- Data lines:
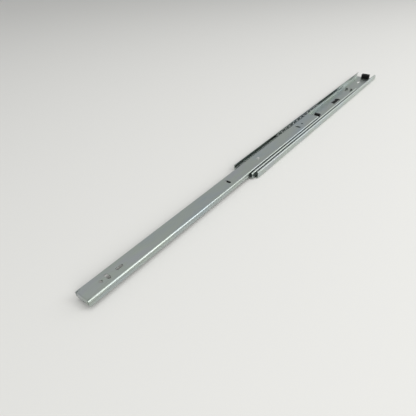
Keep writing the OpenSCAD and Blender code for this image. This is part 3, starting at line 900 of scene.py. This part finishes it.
# Each light's place, the point it faces and the sides of its panel, in metres, and its watts.
LIGHTS = {
    "ceiling": ((-0.1, 0.1, 2.2), (0, 0, 0), (1.8, 1.8), 14),
    "side": ((-0.9, 1.4, 1.45), (-0.1, 0, 0), (1.1, 1.3), 14),
    "back": ((-1.9, 0.95, 0.8), (-0.2, 0, 0), (1.3, 1.0), 5),
    "fill": ((0.9, 1.5, 0.8), (0, 0, 0), (0.9, 0.9), 9),
}
WORLD_COLOUR = (0.495, 0.50, 0.50)


def make_lights():
    world = bpy.data.worlds.new("studio")
    world.use_nodes = True
    world.node_tree.nodes["Background"].inputs["Color"].default_value = (*WORLD_COLOUR, 1)
    bpy.context.scene.world = world
    for name, (place, target, size, power) in LIGHTS.items():
        data = bpy.data.lights.new(name, "AREA")
        data.shape = "RECTANGLE"
        data.size, data.size_y = size
        data.energy = power
        light = bpy.data.objects.new(name, data)
        bpy.context.scene.collection.objects.link(light)
        light.location = place
        facing = Vector(target) - Vector(place)
        light.rotation_euler = facing.to_track_quat("-Z", "Y").to_euler()


CAMERA_PLACE = (0.4029, 0.2545, 0.2964)
CAMERA_RIGHT = (-0.6130249, 0.78883791, -0.04399118)
CAMERA_UP = (-0.49908927, -0.34348786, 0.79556646)
FOCAL = 30.69


def make_camera():
    data = bpy.data.cameras.new("camera")
    data.sensor_width = 36
    data.lens = FOCAL
    data.clip_start = 0.01
    camera = bpy.data.objects.new("camera", data)
    bpy.context.scene.collection.objects.link(camera)
    right, up = Vector(CAMERA_RIGHT), Vector(CAMERA_UP)
    turn = Matrix((right, up, right.cross(up))).transposed().to_4x4()
    camera.matrix_world = Matrix.Translation(CAMERA_PLACE) @ turn
    bpy.context.scene.camera = camera


make_cabinet()
make_middle()
make_drawer()
make_outer_cage("outer_cage_left", -1)
make_outer_cage("outer_cage_right", 1)
make_inner_cage()
make_bumper()
make_rear_pads()
make_front_cap()
make_latch()
make_buffer()
make_lever()
make_rivet()
make_ribs("cabinet_stop_ribs", "cabinet", RIB_X, CABINET_RIB_Z)
make_ribs("intermediate_stop_ribs", "intermediate", RIB_X - MIDDLE_TRAVEL - RIB_LENGTH,
          MIDDLE_RIB_Z)
make_floor()
make_lights()
make_camera()
bpy.context.scene.view_settings.view_transform = "Standard"
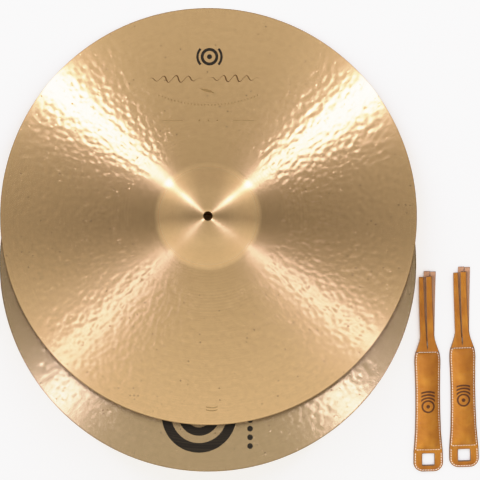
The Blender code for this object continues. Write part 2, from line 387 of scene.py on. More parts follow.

- Task objective:
Set down each entry again, unchanged.

- Reply:
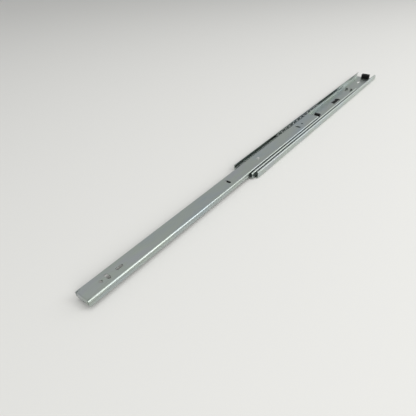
Keep writing the OpenSCAD and Blender code for this image. This is part 3, starting at line 900 of scene.py. This part finishes it.
# Each light's place, the point it faces and the sides of its panel, in metres, and its watts.
LIGHTS = {
    "ceiling": ((-0.1, 0.1, 2.2), (0, 0, 0), (1.8, 1.8), 14),
    "side": ((-0.9, 1.4, 1.45), (-0.1, 0, 0), (1.1, 1.3), 14),
    "back": ((-1.9, 0.95, 0.8), (-0.2, 0, 0), (1.3, 1.0), 5),
    "fill": ((0.9, 1.5, 0.8), (0, 0, 0), (0.9, 0.9), 9),
}
WORLD_COLOUR = (0.495, 0.50, 0.50)


def make_lights():
    world = bpy.data.worlds.new("studio")
    world.use_nodes = True
    world.node_tree.nodes["Background"].inputs["Color"].default_value = (*WORLD_COLOUR, 1)
    bpy.context.scene.world = world
    for name, (place, target, size, power) in LIGHTS.items():
        data = bpy.data.lights.new(name, "AREA")
        data.shape = "RECTANGLE"
        data.size, data.size_y = size
        data.energy = power
        light = bpy.data.objects.new(name, data)
        bpy.context.scene.collection.objects.link(light)
        light.location = place
        facing = Vector(target) - Vector(place)
        light.rotation_euler = facing.to_track_quat("-Z", "Y").to_euler()


CAMERA_PLACE = (0.4029, 0.2545, 0.2964)
CAMERA_RIGHT = (-0.6130249, 0.78883791, -0.04399118)
CAMERA_UP = (-0.49908927, -0.34348786, 0.79556646)
FOCAL = 30.69


def make_camera():
    data = bpy.data.cameras.new("camera")
    data.sensor_width = 36
    data.lens = FOCAL
    data.clip_start = 0.01
    camera = bpy.data.objects.new("camera", data)
    bpy.context.scene.collection.objects.link(camera)
    right, up = Vector(CAMERA_RIGHT), Vector(CAMERA_UP)
    turn = Matrix((right, up, right.cross(up))).transposed().to_4x4()
    camera.matrix_world = Matrix.Translation(CAMERA_PLACE) @ turn
    bpy.context.scene.camera = camera


make_cabinet()
make_middle()
make_drawer()
make_outer_cage("outer_cage_left", -1)
make_outer_cage("outer_cage_right", 1)
make_inner_cage()
make_bumper()
make_rear_pads()
make_front_cap()
make_latch()
make_buffer()
make_lever()
make_rivet()
make_ribs("cabinet_stop_ribs", "cabinet", RIB_X, CABINET_RIB_Z)
make_ribs("intermediate_stop_ribs", "intermediate", RIB_X - MIDDLE_TRAVEL - RIB_LENGTH,
          MIDDLE_RIB_Z)
make_floor()
make_lights()
make_camera()
bpy.context.scene.view_settings.view_transform = "Standard"
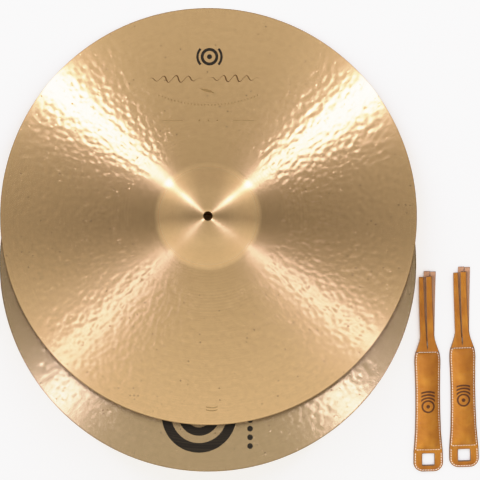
The Blender code for this object continues. Write part 2, from line 387 of scene.py on. More parts follow.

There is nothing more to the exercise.